**AIM**
Please repeat, exactly and with nothing added, the lines running from the line that contains "Model this object" to the line that contains "from mathutils import Vector", both lines included.
** Begin **
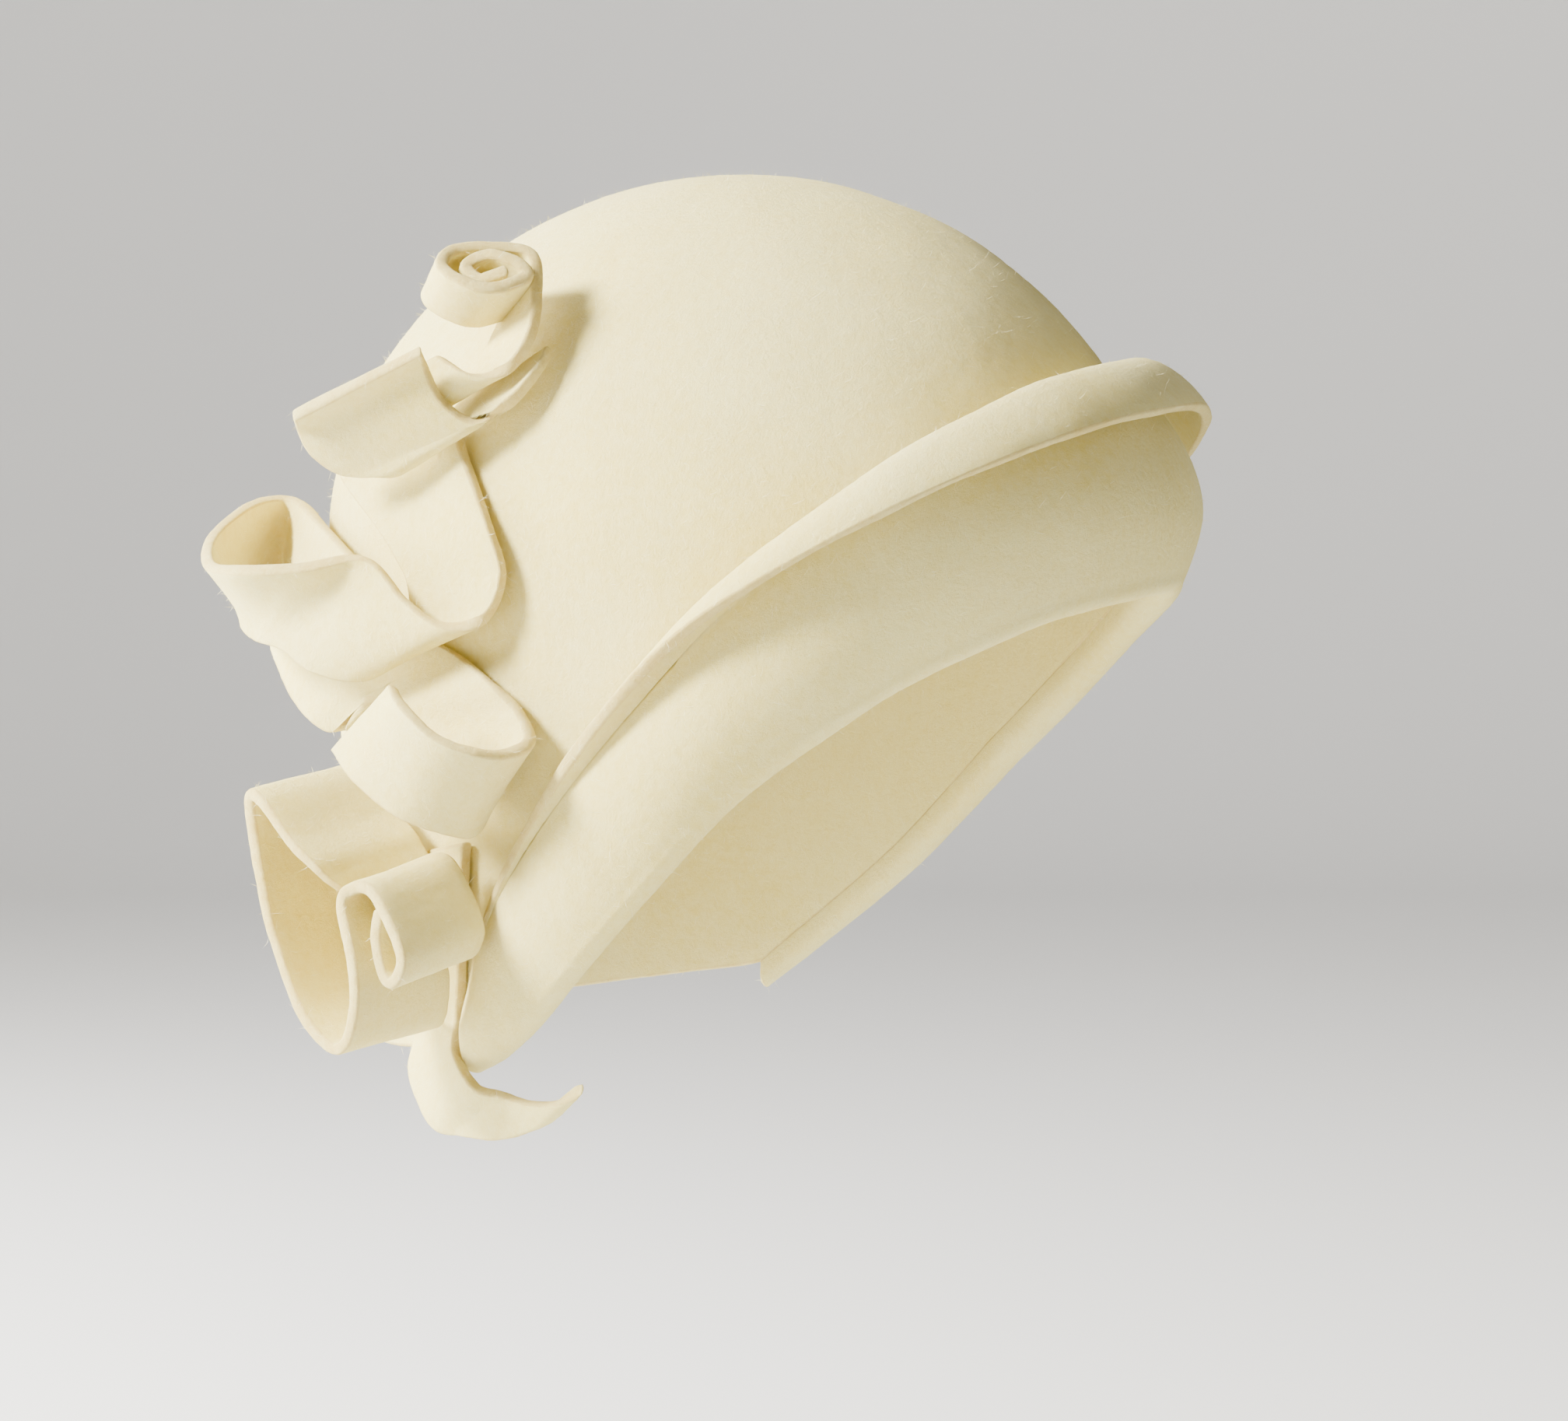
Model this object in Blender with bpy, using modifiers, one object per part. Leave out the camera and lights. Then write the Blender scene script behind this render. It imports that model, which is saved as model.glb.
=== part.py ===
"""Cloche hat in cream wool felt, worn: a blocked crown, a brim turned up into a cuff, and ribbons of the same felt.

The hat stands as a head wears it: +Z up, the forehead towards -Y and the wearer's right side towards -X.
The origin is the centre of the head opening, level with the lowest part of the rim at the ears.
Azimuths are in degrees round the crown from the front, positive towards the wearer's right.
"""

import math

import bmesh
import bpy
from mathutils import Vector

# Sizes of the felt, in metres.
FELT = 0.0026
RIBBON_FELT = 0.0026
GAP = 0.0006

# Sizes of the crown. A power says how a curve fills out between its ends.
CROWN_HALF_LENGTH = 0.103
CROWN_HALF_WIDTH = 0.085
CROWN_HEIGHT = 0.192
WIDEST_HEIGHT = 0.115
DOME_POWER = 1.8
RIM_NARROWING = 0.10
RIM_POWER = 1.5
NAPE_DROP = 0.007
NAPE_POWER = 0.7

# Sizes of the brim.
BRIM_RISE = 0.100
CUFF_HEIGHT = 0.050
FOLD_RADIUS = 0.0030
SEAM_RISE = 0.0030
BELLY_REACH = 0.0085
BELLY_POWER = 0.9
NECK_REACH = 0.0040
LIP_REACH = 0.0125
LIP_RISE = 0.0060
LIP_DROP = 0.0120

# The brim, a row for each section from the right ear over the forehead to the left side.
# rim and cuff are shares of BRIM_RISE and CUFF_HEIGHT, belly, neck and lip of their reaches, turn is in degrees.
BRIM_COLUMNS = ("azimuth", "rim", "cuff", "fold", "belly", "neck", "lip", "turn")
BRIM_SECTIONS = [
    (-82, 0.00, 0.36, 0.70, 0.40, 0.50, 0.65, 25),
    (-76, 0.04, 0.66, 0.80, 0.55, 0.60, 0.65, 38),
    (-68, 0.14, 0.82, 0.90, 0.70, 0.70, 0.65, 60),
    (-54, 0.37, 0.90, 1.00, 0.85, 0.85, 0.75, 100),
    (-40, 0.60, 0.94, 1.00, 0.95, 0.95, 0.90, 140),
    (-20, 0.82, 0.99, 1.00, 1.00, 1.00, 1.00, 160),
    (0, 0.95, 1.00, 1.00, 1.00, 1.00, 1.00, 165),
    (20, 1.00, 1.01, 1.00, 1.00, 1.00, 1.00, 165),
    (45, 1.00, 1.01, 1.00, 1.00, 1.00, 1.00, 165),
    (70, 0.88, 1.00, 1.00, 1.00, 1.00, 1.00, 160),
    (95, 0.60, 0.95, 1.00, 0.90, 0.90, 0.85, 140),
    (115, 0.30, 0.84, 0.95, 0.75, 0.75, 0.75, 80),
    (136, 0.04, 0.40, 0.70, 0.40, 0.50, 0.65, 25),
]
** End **
** Begin **
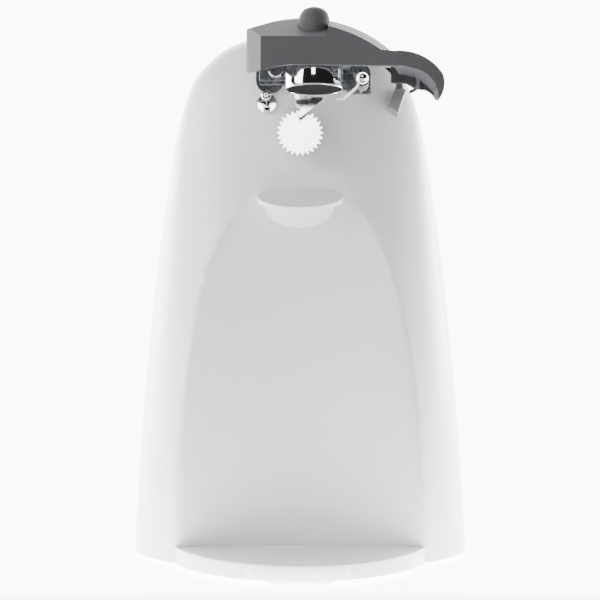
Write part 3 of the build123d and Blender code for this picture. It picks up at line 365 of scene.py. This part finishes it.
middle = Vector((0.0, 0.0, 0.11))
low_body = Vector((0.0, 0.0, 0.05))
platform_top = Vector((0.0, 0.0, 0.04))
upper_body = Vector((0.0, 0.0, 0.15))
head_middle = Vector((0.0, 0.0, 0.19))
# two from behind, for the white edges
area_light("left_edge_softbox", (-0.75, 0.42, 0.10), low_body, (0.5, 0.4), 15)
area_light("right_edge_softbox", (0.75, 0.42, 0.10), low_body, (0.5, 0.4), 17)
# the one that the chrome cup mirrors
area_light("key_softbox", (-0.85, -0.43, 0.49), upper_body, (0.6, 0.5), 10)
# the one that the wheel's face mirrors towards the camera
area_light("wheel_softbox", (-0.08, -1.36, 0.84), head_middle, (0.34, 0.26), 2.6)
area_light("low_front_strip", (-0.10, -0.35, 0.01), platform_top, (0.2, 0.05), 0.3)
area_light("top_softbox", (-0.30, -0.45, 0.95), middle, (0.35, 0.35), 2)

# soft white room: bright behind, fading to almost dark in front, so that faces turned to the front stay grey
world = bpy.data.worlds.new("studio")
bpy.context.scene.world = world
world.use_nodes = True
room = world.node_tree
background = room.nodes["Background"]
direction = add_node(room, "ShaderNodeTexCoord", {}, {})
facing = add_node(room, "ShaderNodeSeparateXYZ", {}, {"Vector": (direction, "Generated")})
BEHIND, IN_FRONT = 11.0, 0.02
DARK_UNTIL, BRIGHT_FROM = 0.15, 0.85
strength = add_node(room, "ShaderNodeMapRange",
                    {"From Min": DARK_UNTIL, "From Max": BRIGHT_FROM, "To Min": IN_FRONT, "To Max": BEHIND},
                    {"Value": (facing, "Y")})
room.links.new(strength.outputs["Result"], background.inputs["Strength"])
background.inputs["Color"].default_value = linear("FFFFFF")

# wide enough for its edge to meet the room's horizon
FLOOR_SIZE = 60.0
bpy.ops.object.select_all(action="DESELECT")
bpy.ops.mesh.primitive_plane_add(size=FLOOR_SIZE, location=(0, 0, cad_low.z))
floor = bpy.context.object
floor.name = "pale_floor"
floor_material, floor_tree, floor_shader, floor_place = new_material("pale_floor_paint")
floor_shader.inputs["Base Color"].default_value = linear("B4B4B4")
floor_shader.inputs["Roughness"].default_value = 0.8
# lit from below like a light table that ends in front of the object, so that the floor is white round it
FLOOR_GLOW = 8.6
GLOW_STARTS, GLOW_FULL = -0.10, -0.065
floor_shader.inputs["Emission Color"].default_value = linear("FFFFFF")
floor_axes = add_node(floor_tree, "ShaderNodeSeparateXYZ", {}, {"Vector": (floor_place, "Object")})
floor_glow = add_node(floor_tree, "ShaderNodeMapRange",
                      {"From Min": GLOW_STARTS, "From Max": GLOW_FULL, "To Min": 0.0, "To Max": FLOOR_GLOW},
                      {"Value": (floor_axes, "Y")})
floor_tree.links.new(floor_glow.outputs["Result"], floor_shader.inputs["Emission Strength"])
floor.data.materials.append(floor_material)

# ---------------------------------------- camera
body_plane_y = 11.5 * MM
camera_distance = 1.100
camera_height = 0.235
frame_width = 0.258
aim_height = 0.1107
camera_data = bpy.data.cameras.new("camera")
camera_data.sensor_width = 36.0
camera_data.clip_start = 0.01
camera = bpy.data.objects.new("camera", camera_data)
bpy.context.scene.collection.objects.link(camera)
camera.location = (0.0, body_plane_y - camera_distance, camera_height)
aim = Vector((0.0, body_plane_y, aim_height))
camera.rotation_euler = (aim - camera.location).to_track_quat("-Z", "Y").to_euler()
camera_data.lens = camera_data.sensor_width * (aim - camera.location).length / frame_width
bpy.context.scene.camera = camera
** End **
**RESPONSE**
Model this object in Blender with bpy, using modifiers, one object per part. Leave out the camera and lights. Then write the Blender scene script behind this render. It imports that model, which is saved as model.glb.
=== part.py ===
"""Cloche hat in cream wool felt, worn: a blocked crown, a brim turned up into a cuff, and ribbons of the same felt.

The hat stands as a head wears it: +Z up, the forehead towards -Y and the wearer's right side towards -X.
The origin is the centre of the head opening, level with the lowest part of the rim at the ears.
Azimuths are in degrees round the crown from the front, positive towards the wearer's right.
"""

import math

import bmesh
import bpy
from mathutils import Vector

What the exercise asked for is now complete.